Contrairement au Pakistan qui possède historiquement de fortes relations avec les talibans, l’Iran s’en méfie, pour différentes raisons, la première étant l’idéologie talibane ultra fondamentaliste qui n’a pas épargné les Hazara chiites afghans de la violence excessive exercée contre eux. Téhéran voudrait bien se poser en médiateur dans les affaires intérieures afghanes afin d’éloigner le danger taliban de ses frontières et d’assurer la préservation des Hazara. Les talibans, en contrepartie, jouent le jeu des pourparlers et se présentent en tant que force politique et militaire plutôt pragmatique, qui chercherait une voie autre que militaire pour accéder d’une manière ou l’autre au pouvoir à Kaboul. Mais est-ce la vraie face du mouvement ultra fondamentaliste?

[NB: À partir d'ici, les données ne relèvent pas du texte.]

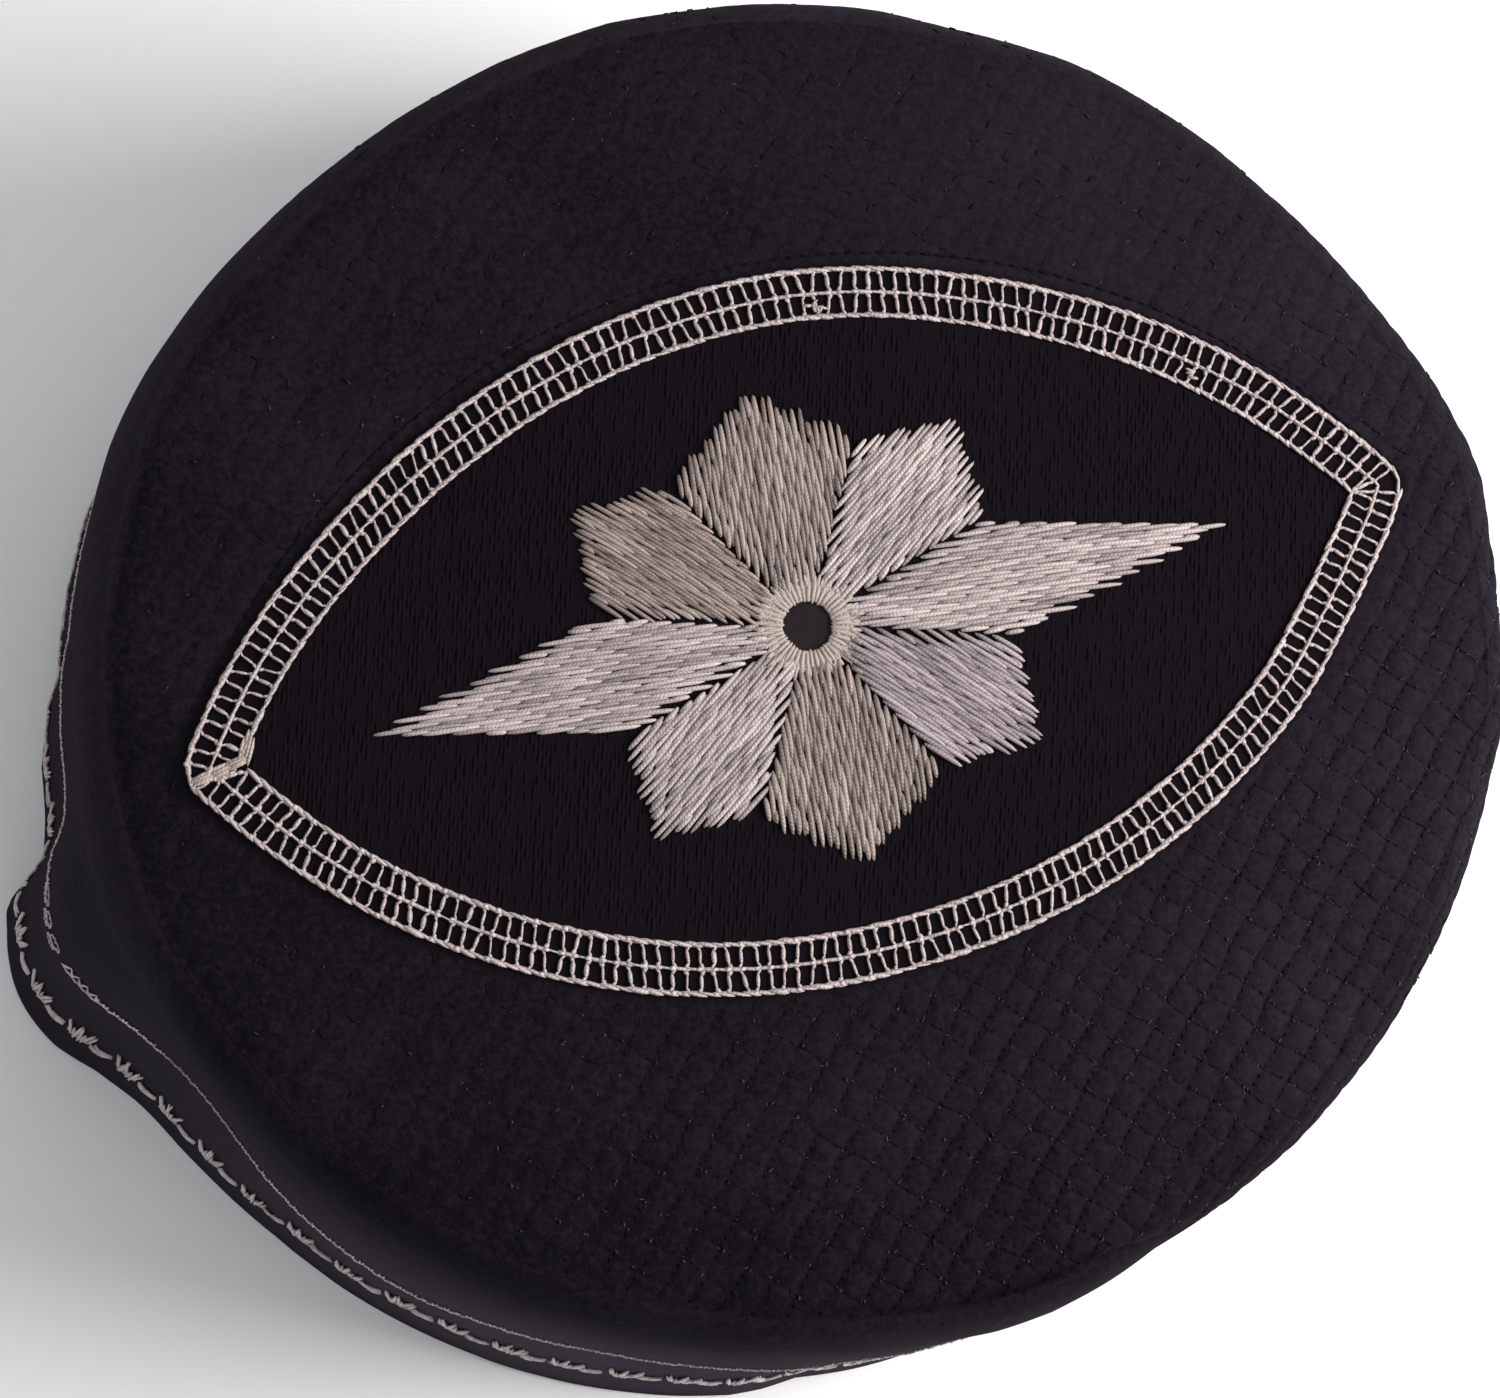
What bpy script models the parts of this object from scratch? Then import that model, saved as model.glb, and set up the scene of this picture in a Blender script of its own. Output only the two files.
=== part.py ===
# A stiff kufi that stands on its rim. It has a domed, quilted crown, a side band whose rounded
# shoulder meets the crown in a seam, and an embroidered star inside a lens-shaped border on top.
# The rim lies on z = 0 with its middle at the origin. +X runs along the lens, +Z points up.
import math

import bmesh
import bpy

MM = 0.001
SEGMENTS = 120

# Heights above the rim
TOP_HEIGHT = 92.0 * MM
SEAM_HEIGHT = 87.2 * MM
SHOULDER_HEIGHT = 76.0 * MM
UPPER_ROW_HEIGHT = 50.0 * MM
LOWER_ROW_HEIGHT = 13.5 * MM

# The outline at the shoulder is an oval, turned a little from the lens
OVAL_LENGTH = 182.0 * MM
OVAL_WIDTH = 170.4 * MM
OVAL_TURN = math.radians(-8.0)

# The wall widens from the shoulder down to the rim, a little more across the hat than along it
RIM_FLARE = 6.1 * MM
FLARE_WAVE = 0.8 * MM
FLARE_WAVE_TURN = math.radians(240.0)

# The shoulder rolls over from the wall to the seam in a quarter of an ellipse
ROLL_WIDTH = 7.0 * MM
ROLL_RISE = 12.0 * MM
ROLL_TURNS = (40.0, 65.0, 90.0)

WALL = 2.5 * MM
CROWN_THICKNESS = 3.0 * MM
CROWN_EDGE_DROP = 0.7 * MM
CROWN_CURVE = 2.2
GAP = 0.3 * MM
RIM_CHAMFER = 0.5 * MM
RIM_CHAMFER_HEIGHT = 1.2 * MM

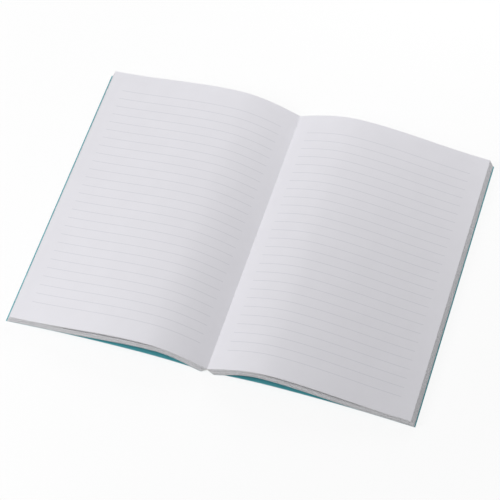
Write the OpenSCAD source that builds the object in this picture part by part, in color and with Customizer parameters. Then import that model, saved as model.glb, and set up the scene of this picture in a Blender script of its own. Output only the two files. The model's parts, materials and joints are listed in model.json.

Plusieurs scénarios se profilent à l’horizon. Le premier serait que les Talibans foncent tout droit sur Kaboul et s’emparent de la capitale par la force. À ce jour, cette éventualité serait peu probable, car les forces gouvernementales ne sont pas assez affaiblies et les autres protagonistes afghans pas assez dispersés. Cela pourrait se terminer par une guerre civile qui éclaterait bien avant que les talibans ne renforcent leur mainmise sur plus de territoires et surtout de villes.
Seconde éventualité, les talibans continueraient à étendre leur pouvoir dans les campagnes, de quoi les conforter dans leur position de force, tout en entamant des négociations avec le gouvernement de Kaboul par le biais des Iraniens, des Russes et des Pakistanais pour un partage du pouvoir en leur faveur, étant donné leur avantage sur le terrain. Ce serait une solution possible, mais qui ferait gagner peu de temps au gouvernement Ghani déjà condamné. L’Afghanistan finirait par tomber aux mains des talibans (fondamentalistes sunnites) qui finalement seraient les nouveaux voisins de la République islamique (fondamentaliste chiite) en Iran!
C’est un vrai casse-tête que devra affronter l’Iran, qui a peu de cartes à jouer sur un terrain hyper glissant qu’est l’Afghanistan, que les troupes de la plus grande puissance mondiale quittent en ce moment même, en laissant un vide stratégique presque impossible à combler.